# Conducting EDA in Spark

EDA is a critical part of the data science process, in this example I will show you how to 

1. Read in the data
2. Transform it to a functional state
3. Conduct EDA (five num summary, grouping, crosstabs) 
4. Create a histogram

In [None]:
import getspark
from IPython.display import Image
from pyspark import SparkContext 
from pyspark.sql import SQLContext
from pyspark.sql.types import *
from pyspark.sql import Row
import matplotlib.pyplot as plt
import pandas as pd

%pylab inline

In [None]:
sc = SparkContext()
sqlContext = SQLContext(sc)

In [None]:
rdd = sc.textFile(r"C:\Spark\clickinfo.csv")
#Split it by its delimiter
rdd = rdd.map(lambda line: line.split(",")) #split it up by comma -transformation
#Strip out the header
header = rdd.first() #extract header
data = rdd.filter(lambda x:x !=header) #review the headerless rdd

In [None]:
#function to 
def signedin(clicks):
    if clicks == '0':
        return "Not_Signed_In"
    else: 
        return "Signed_In"

In [None]:
clicksmappd = data.map(lambda line: Row(user_id = str(line[0]), 
                              clicks = int(line[1]), 
                              impression=int(line[2]), 
                              signedin=signedin(line[3]))).toDF()

#### EDA One:  Looking up the frequency of events

It is possible to approximate the frequecy that something occurs.  This can be done using the **.freqItems()** argument.  Note that this algorithm is an approximation, and may produce some false positives.  In this count we see if people are more often signed in or out

In [None]:
freqcount = clicksmappd.freqItems(['signedin'], 0.7).collect() #0.7 is the frequency proportion (minimum proportion of rows)

In [None]:
freqcount[0]

#### EDA Two: Grouping and summarizing

Spark dataframes allow you to group and summarize data the same way you would with pandas data frames.  Another useful function is to create cross tabs, which transforms the dataframe from long to wide.  Crosstabs show what values occur in what columns related to one another.  

In [None]:
clicksmappd.groupby(['clicks', 'signedin']).count().show()

In [None]:
clicksmappd.crosstab('clicks', 'signedin').show()

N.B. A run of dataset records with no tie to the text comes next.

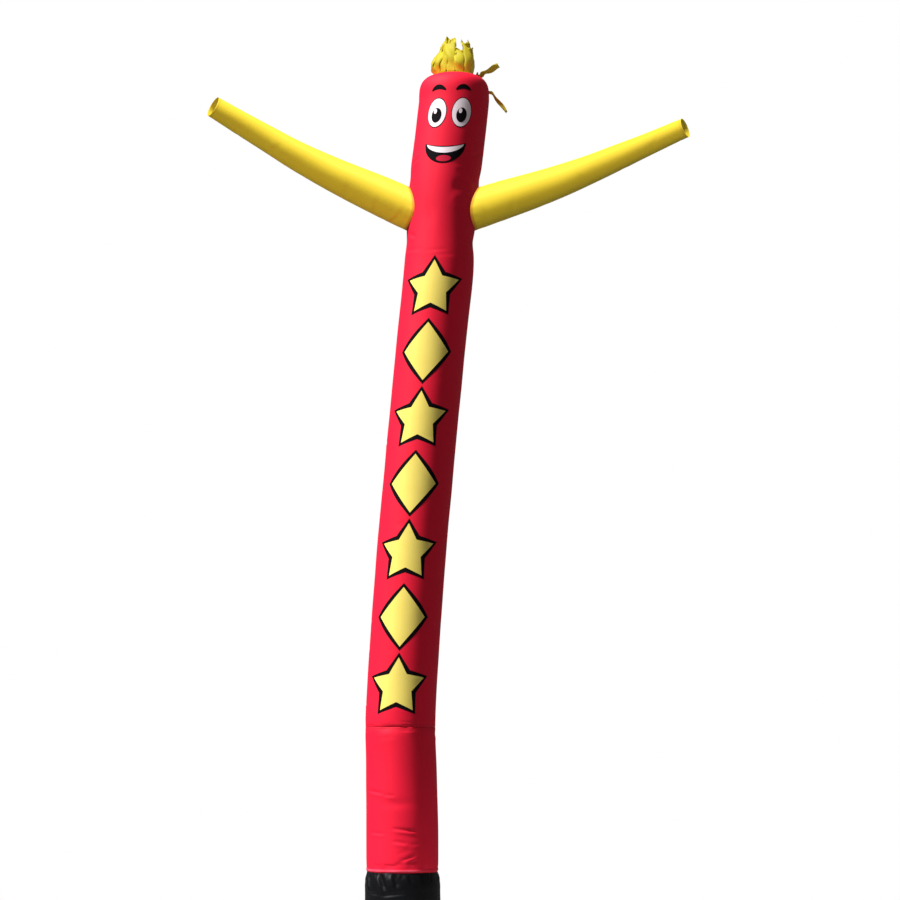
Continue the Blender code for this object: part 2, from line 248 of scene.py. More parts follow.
def through(points, steps):
    # a smooth curve through the given rows of numbers
    points = np.array(points, float)
    ends = np.vstack((2 * points[0] - points[1], points, 2 * points[-1] - points[-2]))
    curve = []
    for i in range(len(points) - 1):
        before, start, stop, after = ends[i : i + 4]
        for t in np.linspace(0, 1, steps, endpoint=False):
            curve.append(
                0.5 * (
                    2 * start + (stop - before) * t
                    + (2 * before - 5 * start + 4 * stop - after) * t**2
                    + (3 * start - before - 3 * stop + after) * t**3
                )
            )
    return np.array([*curve, points[-1]])


def clothMesh(name, points, uv, seam, around=True, thick=None, keep=None):
    # a grid of rows and columns as one sheet; seam is each point's distance from a sewn edge
    rows, columns = points.shape[:2]
    corners = []
    for i in range(rows - 1):
        for j in range(columns if around else columns - 1):
            if keep is None or keep[i, j]:
                corners.append((i, j))

    def at(i, j):
        return i * columns + j % columns

    faces = [(at(i, j), at(i, j + 1), at(i + 1, j + 1), at(i + 1, j)) for i, j in corners]
    mesh = bpy.data.meshes.new(name)
    mesh.from_pydata(points.reshape(-1, 3).tolist(), [], faces)
    layer = mesh.uv_layers.new(name="cloth")
    flat = []
    for i, j in corners:
        for row, column in ((i, j), (i, j + 1), (i + 1, j + 1), (i + 1, j)):
            flat.extend(uv[row, column])
    layer.data.foreach_set("uv", flat)
    mesh.attributes.new("seam", "FLOAT", "POINT").data.foreach_set("value", seam.ravel())
    if keep is not None:
        shape = bmesh.new()
        shape.from_mesh(mesh)
        loose = [vertex for vertex in shape.verts if not vertex.link_faces]
        bmesh.ops.delete(shape, geom=loose, context="VERTS")
        shape.to_mesh(mesh)
        shape.free()
    mesh.shade_smooth()
    sheet = bpy.data.objects.new(name, mesh)
    bpy.context.scene.collection.objects.link(sheet)
    if thick:
        wall = sheet.modifiers.new("cloth", "SOLIDIFY")
        wall.thickness = thick
        wall.offset = -1
    return sheet


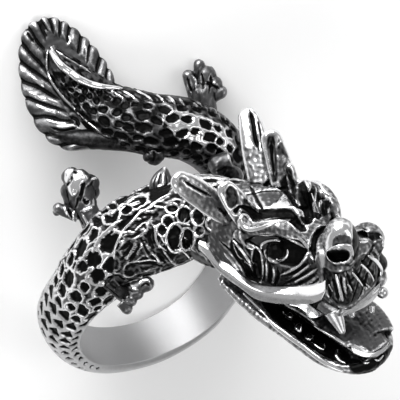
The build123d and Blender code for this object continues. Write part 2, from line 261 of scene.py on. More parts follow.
def mesh_piece(name, points, faces):
    """A new object from points of the finger's frame and faces."""
    mesh = bpy.data.meshes.new(name)
    mesh.from_pydata([tuple(p) for p in points], [], faces)
    mesh.update()
    piece = bpy.data.objects.new(name, mesh)
    bpy.context.scene.collection.objects.link(piece)
    return piece


def choose(*pieces):
    """Select these pieces alone and make the first one active."""
    bpy.ops.object.select_all(action="DESELECT")
    for piece in pieces:
        piece.select_set(True)
    bpy.context.view_layer.objects.active = pieces[0]


def joined(name, pieces):
    """Several pieces as one object."""
    choose(*pieces)
    if len(pieces) > 1:
        bpy.ops.object.join()
    whole = bpy.context.view_layer.objects.active
    whole.name = name
    whole.data.name = name
    return whole


def with_modifier(piece, kind, **settings):
    """Add a modifier with these settings and apply it."""
    choose(piece)
    modifier = piece.modifiers.new(kind.title(), kind)
    for key, value in settings.items():
        setattr(modifier, key, value)
    bpy.ops.object.modifier_apply(modifier=modifier.name)


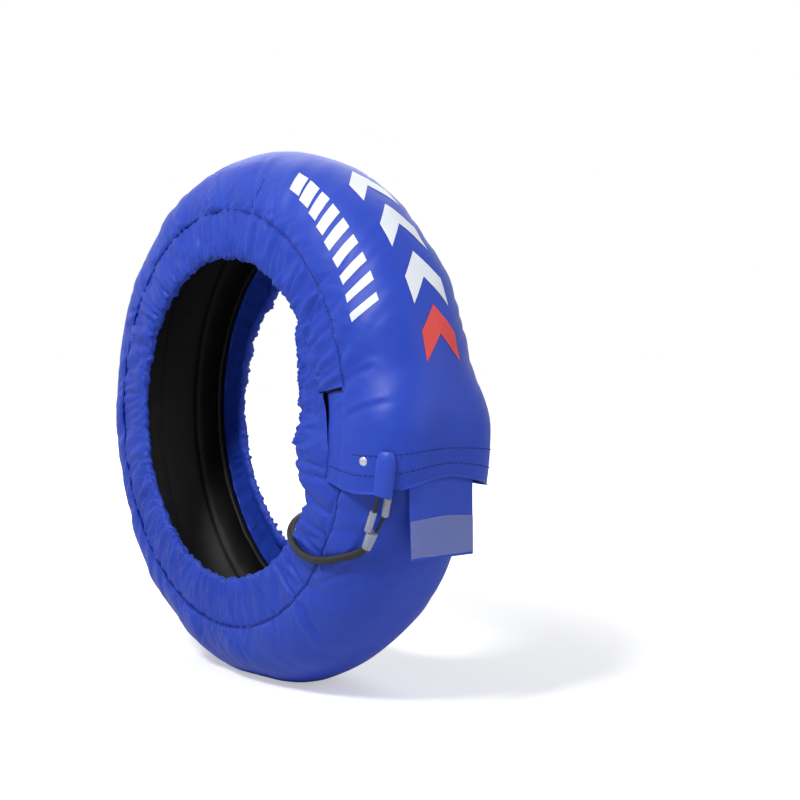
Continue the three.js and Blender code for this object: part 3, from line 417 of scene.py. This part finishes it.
# %% Section and ring
BELT_HALF_WIDTH = 75.9
SECTION_RISE = 66.0
SHOULDER_RADIUS = 246.0
SEAM_RADIUS = 241.0
HEM_RADIUS = 187.0
WING_RADIUS = 221.0
FLAP_HEM_DEG = -9.0
FLAP_HEM_SAG_DEG = 5.5
FLAP_START_DEG = 9.0
FLAP_LIFT = 5.8
FLAP_BULGE = 12.0
LOWER_END_DEG = 359.0
SKIRT_START_DEG = 10.0
SKIRT_END_DEG = 397.0
FLOOR_REACH = 0.6

section_t = np.linspace(0.0, 90.0, 721)
section_across = BELT_HALF_WIDTH * np.sin(np.radians(section_t))
section_rise = SECTION_RISE * np.cos(np.radians(section_t))
section_arc = np.concatenate([[0.0], np.cumsum(np.hypot(np.diff(section_across), np.diff(section_rise)))])
EDGE_ARC = section_arc[-1]
SEAM_ARC = EDGE_ARC + SHOULDER_RADIUS - SEAM_RADIUS
WING_ARC = EDGE_ARC + SHOULDER_RADIUS - WING_RADIUS
print("cloth from crown to seam:", round(SEAM_ARC, 1), "mm")


def smoothstep(x, low, high):
    share = np.clip((x - low) / (high - low), 0.0, 1.0)
    return share * share * (3.0 - 2.0 * share)


def to_ring(phi, across, radius):
    a = np.radians(phi)
    return np.stack([radius * np.cos(a), across + 0.0 * a, CENTRE_HEIGHT + radius * np.sin(a)], axis=-1)


def section_angle(w):
    return np.sign(w) * np.interp(np.abs(w), section_arc, section_t)


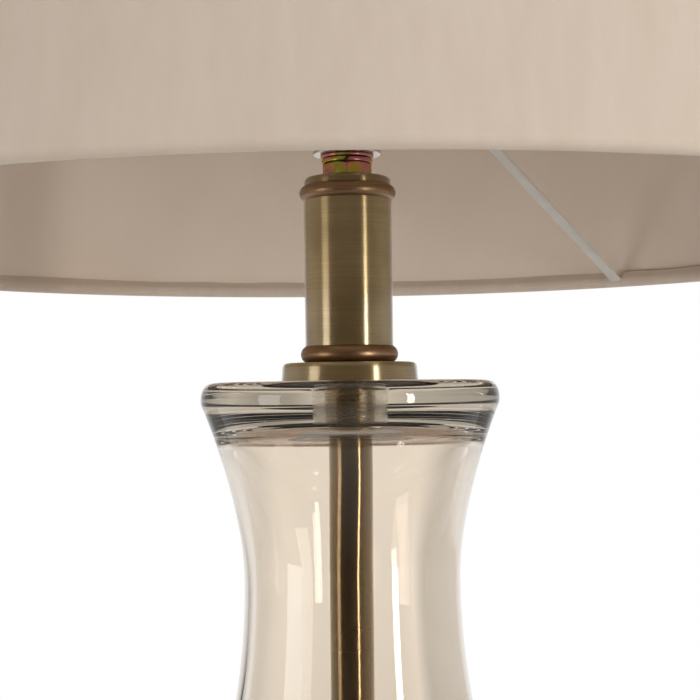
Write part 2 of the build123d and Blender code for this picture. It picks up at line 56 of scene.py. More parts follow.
# The middle range, which most of a noise texture keeps to.
NOISE_LOW, NOISE_HIGH = 0.35, 0.65


def node_box(name):
    """Lowest and highest corner of a frame node, as two numpy arrays in metres."""
    low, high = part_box(name)
    return np.array(low), np.array(high)


def linear(code):
    """An sRGB hex colour such as "c8b8a9", as the linear RGBA that a shader takes."""
    srgb = np.array([int(code[i : i + 2], 16) for i in (0, 2, 4)]) / 255
    rgb = np.where(srgb <= 0.04045, srgb / 12.92, ((srgb + 0.055) / 1.055) ** 2.4)
    return (*(float(channel) for channel in rgb), 1.0)


# --- Shapes -------------------------------------------------------------------


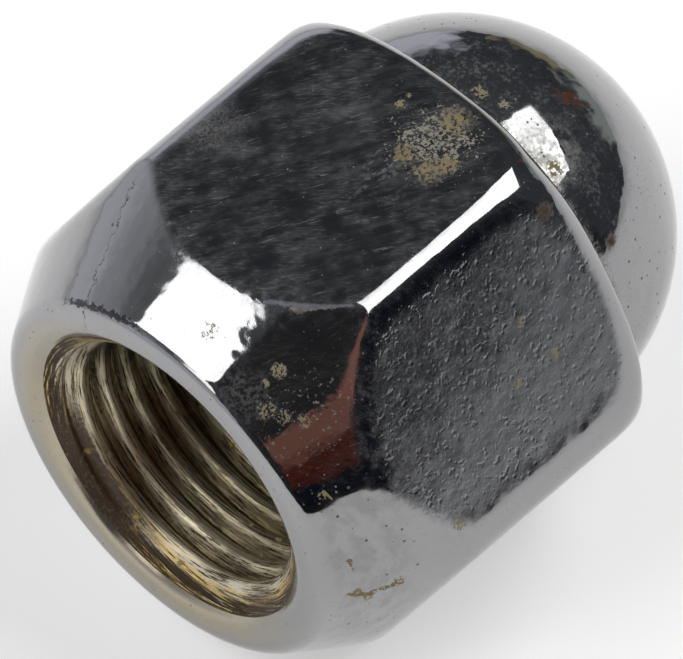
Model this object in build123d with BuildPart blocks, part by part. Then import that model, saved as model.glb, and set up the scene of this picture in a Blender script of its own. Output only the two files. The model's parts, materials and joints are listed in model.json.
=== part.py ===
"""Closed-end acorn lug nut, forged in one piece, lying on one of its wrench flats.

The thread axis runs along X. The origin is the centre of the open mouth, on that
axis, and the domed end points to +X. All sizes are in millimetres.
"""
from build123d import *

import math
import os

# Hexagon that the wheel wrench grips
across_flats = 20.64  # 13/16 in wrench size
corner_radius = 1.9  # forged rounding along the six long edges

# Conical seat that centres the wheel on its stud
seat_angle = 60.0  # included angle
seat_diameter = 16.85  # sharp small end of the cone, at the mouth
rim_rounding = 0.7
seat_blend = min(2.4, 1.3 * corner_radius)  # where the cone runs out into the flats

# Shoulder behind the hexagon, turned to a chamfer over the corners
shoulder_length = 16.75  # from the mouth
shoulder_diameter = 20.3  # sharp edge between the shoulder's face and its chamfer
shoulder_rounding = 1.5
chamfer_angle = 42.0  # measured from the shoulder's face

# Domed cap
overall_length = 25.7
dome_diameter = 17.66

# Blind hole for a 1/2-20 UNF thread, with its wall left at the tap drill's size
tap_drill_diameter = 11.5
hole_depth = 17.5  # from the mouth to the end of the full bore
drill_point_angle = 118.0
countersink_diameter = 14.0
countersink_angle = 90.0

# Worked out from the sizes above
sharp_corner = across_flats / 2 / math.cos(math.radians(30))
seat_length = (sharp_corner - seat_diameter / 2) / math.tan(math.radians(seat_angle / 2))
chamfer_length = (sharp_corner - shoulder_diameter / 2) * math.tan(math.radians(chamfer_angle))
dome_start = shoulder_length / 2  # well inside the hexagon
dome_centre = overall_length - dome_diameter / 2
tap_drill_radius = tap_drill_diameter / 2
point_length = tap_drill_radius / math.tan(math.radians(drill_point_angle / 2))
countersink_depth = (countersink_diameter / 2 - tap_drill_radius) / math.tan(
    math.radians(countersink_angle / 2)
)

# The seams of the turned faces lie between a flat and a corner, clear of both
turning_plane = Plane.XY.rotated((15, 0, 0))


def is_scallop(edge):
    """An edge that a turned face cuts across the hexagon is neither straight nor round."""
    return edge.geom_type not in (GeomType.LINE, GeomType.CIRCLE)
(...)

### EDA Three: The five number summary

Spark can create summary statistics from dataframes as well.  This is accomplished using the **.describe()** function.

In [None]:
clicksmappd.describe('clicks','impression').show()

In [None]:
#funtion to make a histogram, kind(s) include: 'bar', 'box', and 'density
def spark_histogram(df, column):
    counts = df.groupby(column).count()
    df = counts.toPandas()
    df[column] = df.impression.astype(float) #Specify the column here
    return df.sort_values(column).set_index(column).iloc[:50,:].plot(kind='bar', figsize=(14,5))

In [None]:
spark_histogram(clicksmappd, 'impression')

In [None]:
# massive outliers, will skew histogram buckets
no_out_df = clicksmappd.filter(clicksmappd['impression'] < 12)

In [None]:
spark_histogram(no_out_df, 'impression')